A twin-turbo V10 that goes quite quickly? Well I never…
Okay, the revealing stuff. The quattro system splits torque 40/60 front-to-rear. Thread through a fast but twisting road and you do get that satisfying sense of rear bias. But take to the hairpins and it’s the nose that pushes wide, making for jerky progress as the master of four-wheel drive tries to calm your exuberance. Here the M5 in particular would be sharper, gripping hard at the front while the rear powers on.
While the steering is light at low speeds, it is speed-sensitive. And although that lends an artificial edge, it does offer a very real and consistent heft right from the moment you turn in. Not wishing to be sexist, but working against this resistance is the most obvious sign that you’re in a Man’s Car. If you’re thinking about dual duties behind the wheel, let the other half have a test drive too.
And you say it’s got a smooth ride? In a sporty Audi?
Believe it. There are three suspension settings to choose from: Comfort, Dynamic and Sport. Body control gets a little too sloppy for our liking in Comfort (though it’s nice to have the option for straddling urban potholes), Dynamic offers the everyday compromise while Sport really tightens up the damper control which makes for the sort of short, spiky vertical movements that are best avoided after feeding a young family. Yet the ride still isn’t crashy.
However, all three controls are only accessible via the multi-media interface so you press ‘car’, then select ‘suspension’, then choose your setting. It’s easy enough to locate and avoids more buttons cluttering up the dash, but it’s not as intuitive as pressing a ‘sport’ button when you stumble across that dream bit of tarmac.
I’ll take the manual, please.
Only a six-speed tiptronic gearbox is offered but it’s actually very good, responding to your paddleshift inputs in a tenth of a second and making a good job of second-guessing what you want in full automatic mode. It’ll even let you crash into the limiter with a noisy rat-a-tat-tat. We’re all for having that degree of control over a semi-auto, but it can catch you out initially. That’s because the car charges to the rev limit so quickly and because the flat torque delivery mutes the kind of soaring crescendo you might expect from such a powerful car. Not a complaint, just an observation.
So let’s make a complaint: why do the paddles have to move with the steering wheel? You never know where they’ve gone when you get into the really twisty stuff and once you’ve got accustomed to using them it’s difficult to suddenly recalibrate and bang the gearstick down the ’box. Fixed paddles please.

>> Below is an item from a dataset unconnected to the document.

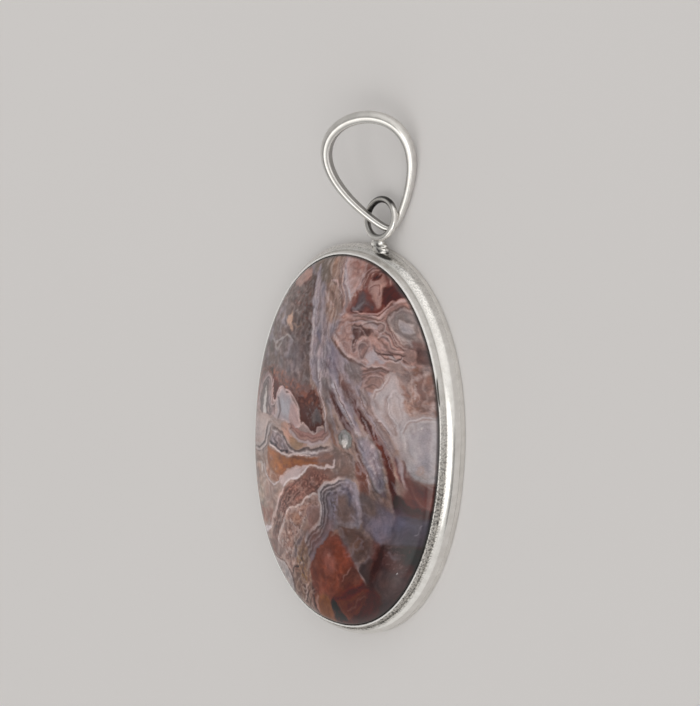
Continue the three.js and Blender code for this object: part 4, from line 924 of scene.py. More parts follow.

How does the RS6 get on at the track?
The track is not the natural environment for a two-tonne estate car with four-wheel drive. And as much as we love lapping the Paul Ricard test track, the RS6 was not the car we’d have chosen. There’s absolutely no fun to be had in finding this car’s limits. Get some satisfying oversteer and it’ll only be overruled by clumsy understeer. So you end up winding back a little and driving within the grip limits. So you never feel like you’re really pushing and, strangely, a 5.0-litre twin-turbo V10 manages to feel ever so slightly pedestrian.
However, the track did allow us to try out a couple of options: bucket seats and ceramic brakes. The buckets are much more aggressive than the standard chairs (only 10 percent of buyers are expected to spec them) and are manually adjusted save for the trick bolsters which tighten around you at the press of a button. Good as the buckets are, we’d stick with the standard chairs unless you’re spending much time on track – and, as we’ve said, that’s not a place we’d be heading with the RS6.
We’re even less certain about the ceramic brakes as we only got three laps of the circuit and had to come in to cool down at the end of each one. As ceramics usually work at their optimum with some heat in them, we struggled to notice any difference over the perfectly adequate standard stoppers.
Does the world need an Audi RS6? Not really, but Audi predicts that around 8000 people will and that’s good enough for Ingolstadt. If you’re wealthy, love performance cars, have a family and take the odd excursion to winter climes, the RS6 will appeal. But you’ll struggle to tap into its limits on the road and it’s not much fun when you find them on the track.
As a driver’s tool, the M5 is more convincing, has the more engaging power delivery and a more exploitable chassis that still offers huge amounts of grip – if it’s wet just leave the traction control on! It’s also £10k cheaper.
Credit where it’s due, though. The RS6 is an accomplished machine: well-built, beautifully engineered, desirable and incredibly fast. If you can stomach a best of 20.3mpg on the combined cycle and couldn’t care less about heroic missions in search of the limit, you’d better put your order down quickly.